In a few years, smartwatches will be thinner, have better battery life, sport a more diverse design, and be more autonomous (no tethering to a smartphone in your pocket).

When looking at the Apple Watch, the opposite has happened. The newest Apple Watch (Series 5) is thicker than the original (by 0.2 mm). Battery life is still limited to one day, with the Series 5 actually getting worse battery life because of its always-on display. There are less diverse hardware designs than previously now that Apple has ditched the more expensive metals nobody was buying (not that the $10,000 Gold Apple Watch was ever going to be a bestseller).

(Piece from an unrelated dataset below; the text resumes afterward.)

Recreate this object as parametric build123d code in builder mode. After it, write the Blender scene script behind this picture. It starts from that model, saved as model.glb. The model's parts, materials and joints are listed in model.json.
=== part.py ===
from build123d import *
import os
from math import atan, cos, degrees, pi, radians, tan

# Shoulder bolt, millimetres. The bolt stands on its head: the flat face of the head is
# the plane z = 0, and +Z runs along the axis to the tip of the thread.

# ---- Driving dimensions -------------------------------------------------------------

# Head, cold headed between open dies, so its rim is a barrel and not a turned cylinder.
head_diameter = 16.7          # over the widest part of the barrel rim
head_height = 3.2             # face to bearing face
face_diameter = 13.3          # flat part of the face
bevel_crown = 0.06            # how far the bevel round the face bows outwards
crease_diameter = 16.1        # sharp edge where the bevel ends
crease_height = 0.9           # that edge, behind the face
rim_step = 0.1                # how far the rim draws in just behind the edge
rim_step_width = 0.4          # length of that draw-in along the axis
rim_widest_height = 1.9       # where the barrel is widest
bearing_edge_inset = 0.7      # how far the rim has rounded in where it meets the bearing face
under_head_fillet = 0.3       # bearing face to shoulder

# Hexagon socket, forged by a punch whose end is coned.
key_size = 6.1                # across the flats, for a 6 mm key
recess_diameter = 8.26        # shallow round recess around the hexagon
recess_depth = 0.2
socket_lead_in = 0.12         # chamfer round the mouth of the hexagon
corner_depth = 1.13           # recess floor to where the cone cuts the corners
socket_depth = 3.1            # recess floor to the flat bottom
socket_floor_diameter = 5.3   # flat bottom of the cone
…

And finally, the Apple Watch must still be tethered to an iPhone to work properly. There is a cellular version available now, but it’s not completely autonomous. A standalone Apple Watch is probably something Apple is still working towards. It would almost certainly expand the potential sales market in a significant way. But it’s not happening anytime soon.

Honourable mention: RIP Cyanogenmod

Android’s two miserly years of software support was one of the reasons I switched to an iPhone in 2015. My 6S is still on the latest version of iOS and support for the next version is looking good too.

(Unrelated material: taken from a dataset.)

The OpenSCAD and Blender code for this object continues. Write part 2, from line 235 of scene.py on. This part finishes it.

However, when I was using Android, I tried to keep the software fresh by flashing third-party ROMs onto my HTC One S. The best ROM out there was Cyanogenmod and I had high hopes for its continuing success:

I think that Cyanogenmod is just getting started, and will ride a wave of support from budget-conscious and environmentally-aware people who are pushing back against the two-year upgrade cycle.

Sadly, this never happened. A number of bad decisions led to the company’s demise at the end of 2016. Flashing ROMs hasn’t gotten any easier but the good news is that Cyanogenmod was forked and lives on in LineageOS.

What hasn’t changed: Google and other Android device makers still only offer two years of software updates.